DeSantis: friend or foe of environmentalists?

Gov. Ron DeSantis may be using his first days in his new office to appeal to environmentalists, but his record suggest that won’t last. SPECIAL TO THE ORACLE

The governor’s mansion in Tallahassee has been home to Republican leadership for the past 20 years. Now that Sen. Rick Scott has passed the baton to Gov. Ron DeSantis, what can we expect to change in Florida’s executive branch?

Will DeSantis’ policies differ from his predecessor? It depends on which Ron DeSantis we get.

The most obvious deviation between the Scott and DeSantis administrations appears to be their posture toward environmental policy. DeSantis has long been an opponent of the sugar industry’s disproportionate voice in Florida politics, a sentiment broadly shared by the Florida electorate.

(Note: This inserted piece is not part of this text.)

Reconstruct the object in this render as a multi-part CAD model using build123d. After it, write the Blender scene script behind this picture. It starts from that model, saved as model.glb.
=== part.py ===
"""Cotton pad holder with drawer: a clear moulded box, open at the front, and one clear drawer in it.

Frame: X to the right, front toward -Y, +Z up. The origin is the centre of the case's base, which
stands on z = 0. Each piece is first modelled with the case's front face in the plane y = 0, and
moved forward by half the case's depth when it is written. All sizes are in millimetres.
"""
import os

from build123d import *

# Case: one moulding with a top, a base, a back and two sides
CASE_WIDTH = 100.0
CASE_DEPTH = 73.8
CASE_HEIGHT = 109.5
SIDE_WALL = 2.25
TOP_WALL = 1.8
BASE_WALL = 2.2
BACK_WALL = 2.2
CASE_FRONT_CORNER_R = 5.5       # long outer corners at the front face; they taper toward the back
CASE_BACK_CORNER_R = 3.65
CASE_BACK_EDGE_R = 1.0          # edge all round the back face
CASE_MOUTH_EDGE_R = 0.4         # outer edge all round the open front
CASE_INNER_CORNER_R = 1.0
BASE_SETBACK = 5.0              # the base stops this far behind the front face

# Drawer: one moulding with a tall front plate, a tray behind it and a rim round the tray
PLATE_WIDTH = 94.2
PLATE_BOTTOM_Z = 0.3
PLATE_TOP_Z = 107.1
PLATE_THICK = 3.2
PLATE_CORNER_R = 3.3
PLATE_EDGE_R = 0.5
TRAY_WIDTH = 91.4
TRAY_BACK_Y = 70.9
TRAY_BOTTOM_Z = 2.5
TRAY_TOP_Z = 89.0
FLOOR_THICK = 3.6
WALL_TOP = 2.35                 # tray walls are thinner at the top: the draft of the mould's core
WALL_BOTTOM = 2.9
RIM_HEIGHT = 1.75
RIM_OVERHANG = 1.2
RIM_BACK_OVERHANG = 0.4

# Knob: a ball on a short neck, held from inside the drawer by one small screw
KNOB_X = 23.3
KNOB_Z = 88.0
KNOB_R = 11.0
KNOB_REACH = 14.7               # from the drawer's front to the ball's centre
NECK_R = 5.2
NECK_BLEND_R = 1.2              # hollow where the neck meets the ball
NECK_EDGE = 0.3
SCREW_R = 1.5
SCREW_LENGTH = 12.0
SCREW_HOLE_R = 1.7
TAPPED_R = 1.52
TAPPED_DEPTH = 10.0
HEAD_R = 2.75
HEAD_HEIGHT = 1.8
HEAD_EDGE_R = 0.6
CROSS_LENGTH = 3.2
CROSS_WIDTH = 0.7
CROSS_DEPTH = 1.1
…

This could be proof that DeSantis is a “Teddy Roosevelt Conservationist” as he claims. However, when you put the rest of his political career in context it becomes clear that DeSantis is a wolf in environmentalist’s clothing.

DeSantis’ stance on the sugar industry was one of the clear distinctions between himself and Adam Putnam, his opponent in the Republican primary. This was also out of step with Sen. Scott who received $100,000 from U.S. sugar, for his political action committee during his time as Governor.

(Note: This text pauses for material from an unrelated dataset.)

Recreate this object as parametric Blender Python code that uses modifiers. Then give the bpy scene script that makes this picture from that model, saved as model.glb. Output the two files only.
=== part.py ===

The reason DeSantis’ position on the sugar industry is encouraging is that the industry has a continuous habit of polluting South Florida’s water reservoirs with phosphorus found in their fertilizer, which is one of the main contributors to the state’s toxic algae crisis, which includes red tide. DeSantis has been making sweeping declarations about how he intends to tackle this crisis, but it is important to put his statements in their proper context.

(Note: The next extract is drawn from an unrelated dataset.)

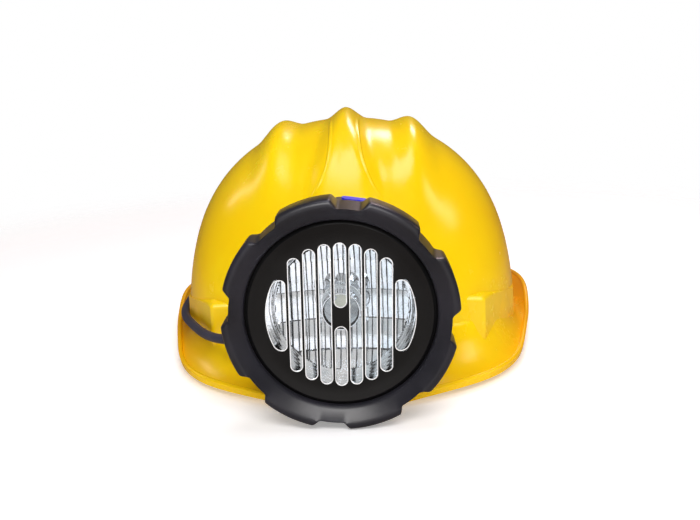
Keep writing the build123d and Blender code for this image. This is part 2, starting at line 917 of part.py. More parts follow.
housing_back_y = lamp_front + housing_back
lug_corners = (
    (housing_back_y, lug_root[0]),
    (housing_back_y, lug_root[1]),
    (housing_back_y - overrun / 2, (lug_root[0] + lug_root[1]) / 2),
)
with BuildPart() as lamp_housing:
    add(
        turned(
            (collar_front, collar_inner),
            (collar_front, collar_radius),
            (flange_front, collar_radius),
            (flange_front, housing_flange_radius),
            (flange_back, housing_flange_radius),
            (flange_back, housing_flange_radius - housing_flange),
            (housing_back, housing_back_radius),
            (housing_back, 0),
            (inner_back, 0),
            (inner_back, housing_back_radius - housing_back_wall),
            (flange_back, collar_inner),
        )
    )
    for lug_start in (-lug_outer, lug_inner):
        add(hinge_plate(lug_start, lug_thickness, knuckle_radius, *lug_corners))
    web_start = -cable_boss_start - web_width
    add(hinge_plate(web_start, web_width, cable_boss_radius, *lug_corners))
    boss_axis = Plane(origin=(0, hinge_y, hinge_z), x_dir=(0, 1, 0), z_dir=(-1, 0, 0))
    boss_end = cable_boss_start + cable_boss_length
    add(rod(boss_axis, cable_boss_radius, cable_boss_start, boss_end))
    add(rod(boss_axis, cable_boss_bore, cable_boss_start + cable_boss_floor, boss_end + overrun), mode=Mode.SUBTRACT)
    wire_plane = Plane(origin=(-cable_boss_start - web_width / 2, hinge_y, hinge_z), z_dir=(0, -1, 0))
    wire_end = hinge_back - inner_back + overrun
    add(rod(wire_plane, wire_passage_radius, 0, wire_end), mode=Mode.SUBTRACT)
    add(rod(boss_axis, pin_radius + running_gap, -lug_outer - overrun, lug_outer + overrun), mode=Mode.SUBTRACT)
    well_walls = button_boss_wall * 2
    add(button_block(well_low, button_boss_top, well_width + well_walls, well_length + well_walls))
    add(button_block(shelf_top, well_top, well_width, well_length), mode=Mode.SUBTRACT)
    add(
        button_block(well_top - overrun, button_boss_top + overrun, button_width + running_gap * 2,
                     button_length + running_gap * 2),
        mode=Mode.SUBTRACT,
    )
    with BuildSketch(button_plane(shelf_top - shelf_thickness)):
        shelf_front = switch_size / 2 + moving_gap
        with Locations(((inner_back - button_depth - shelf_front) / 2, 0)):
            Rectangle(inner_back - button_depth + shelf_front, switch_size + shelf_thickness * 2)
    extrude(amount=shelf_thickness)

# Hinge pin with its head, and the clip on its far end
with BuildPart() as hinge_pin:
    pin_end = lug_outer + pin_clip_thickness * 2 + moving_gap
    add(rod(boss_axis, pin_radius, -lug_outer - moving_gap, pin_end))
    add(rod(boss_axis, pin_head_radius, -lug_outer - moving_gap - pin_head, -lug_outer - moving_gap))

with BuildPart() as pin_clip:
    clip_start = lug_outer + moving_gap
    add(rod(boss_axis, pin_clip_radius, clip_start, clip_start + pin_clip_thickness))
    add(rod(boss_axis, pin_radius + seat_gap, clip_start - overrun, clip_start + overrun * 2), mode=Mode.SUBTRACT)
    with BuildSketch(boss_axis.offset(clip_start - overrun)):
        with Locations((0, pin_clip_radius)):
            Rectangle(pin_radius * 1.4, pin_clip_radius * 2)
    extrude(amount=overrun * 3, mode=Mode.SUBTRACT)

# Bracket that holds the lamp on the front of the dome
with BuildPart() as lamp_bracket:
    with BuildSketch(Plane.XZ.offset(-dome_y)):
        with Locations((0, (bracket_low + bracket_high) / 2)):
            RectangleRounded(bracket_half_width * 2, bracket_high - bracket_low, knuckle_radius)
    extrude(amount=front_reach)
    add(dome_form(seat_gap + bracket_thickness), mode=Mode.INTERSECT)
    ear_corners = (
        (dome_spot(0, ear_root_low, -1).Y - bracket_thickness / 2, ear_root_low),
        (dome_spot(0, ear_root_high, -1).Y - bracket_thickness / 2, ear_root_high),
        (dome_spot(0, hinge_z, -1).Y - bracket_thickness / 2, hinge_z),
    )
    for ear_start in (-ear_inner - ear_thickness, ear_inner):
        add(hinge_plate(ear_start, ear_thickness, knuckle_radius, *ear_corners))
    add(bracket_seat, mode=Mode.SUBTRACT)
    add(rod(boss_axis, pin_radius + seat_gap, -lug_outer, lug_outer), mode=Mode.SUBTRACT)
    for plane in bracket_rivet_planes:
        add(rod(plane, rivet_hole, 0, bracket_thickness * 2), mode=Mode.SUBTRACT)

with BuildPart() as bracket_rivets:
    add(rivet_set(bracket_rivet_planes, bracket_thickness + seat_gap * 2))

# Cable from the lamp round the left side of the brim to the battery


def gland(face_plane):
    """Cable gland: plug in the wall behind its plane, flange on the plane, tapering tail with ribs."""
    with BuildPart() as form:
        add(rod(face_plane, cable_boss_bore - seat_gap, -gland_plug, seat_gap))
        add(rod(face_plane, gland_flange_radius, seat_gap, gland_flange))
        with BuildSketch(face_plane.offset(gland_flange)):
            Circle(gland_tail_radius)
        with BuildSketch(face_plane.offset(gland_flange + gland_tail)):
            Circle(gland_tip_radius)
        loft()
        rib_pitch = gland_tail / (gland_ribs + 1)
        for rib in range(gland_ribs):
            rib_start = gland_flange + rib_pitch * (rib + 1 / 2)
            add(rod(face_plane, gland_tail_radius, rib_start, rib_start + rib_pitch / 2))
        add(rod(face_plane, cable_radius + moving_gap, -gland_plug - overrun, gland_flange + gland_tail + overrun),
            mode=Mode.SUBTRACT)
    return form.part


lamp_gland_plane = boss_axis.offset(boss_end)
battery_gland_spot = Vector(-battery_half_width, dome_y + battery_gland_y, battery_gland_z)
battery_gland_plane = Plane(origin=battery_gland_spot, x_dir=(0, 1, 0), z_dir=(-1, 0, 0))

with BuildPart() as lamp_gland:
    add(gland(lamp_gland_plane))
with BuildPart() as battery_gland:
    add(gland(battery_gland_plane))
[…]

It is true that he has a better track record as it pertains to the corrupting impact of big sugar, but that doesn’t mean that environmentalists should put their complete trust in the new governor.

He has attempted to play both sides on the issue of climate change, by claiming to be neither a climate change “denier” nor a climate change “believer.”

Statements like this should give any environmentalist pause because they show a real lack of concern for one of the greatest environmental challenges we have ever faced. He may show concern over the issue of toxic algae, but he is very flippant about issuing any kind of change that will preserve our environment in the long term.

His belief seems to be that taking action to counteract the effects of climate change should be the federal government’s burden to bear. However, while he was in Congress, and actually had influence in the federal government, he voted along with Republicans to limit the government’s ability to assess the impact of climate change.

This alone should be enough to question his environmental credentials.

While the distance DeSantis has placed between himself and the sugar industry should encourage environmentalists, they should not be fooled into believing DeSantis is on their side.

Considering that Florida will be affected the most by rising sea levels, we should be the ones leading the way on clean renewable energy.

At a time in which hurricanes are growing stronger in our own backyard due to a changing climate, Floridians deserve more than neutrality on this all-important issue.

 

Jared Sellick is a junior majoring in political science.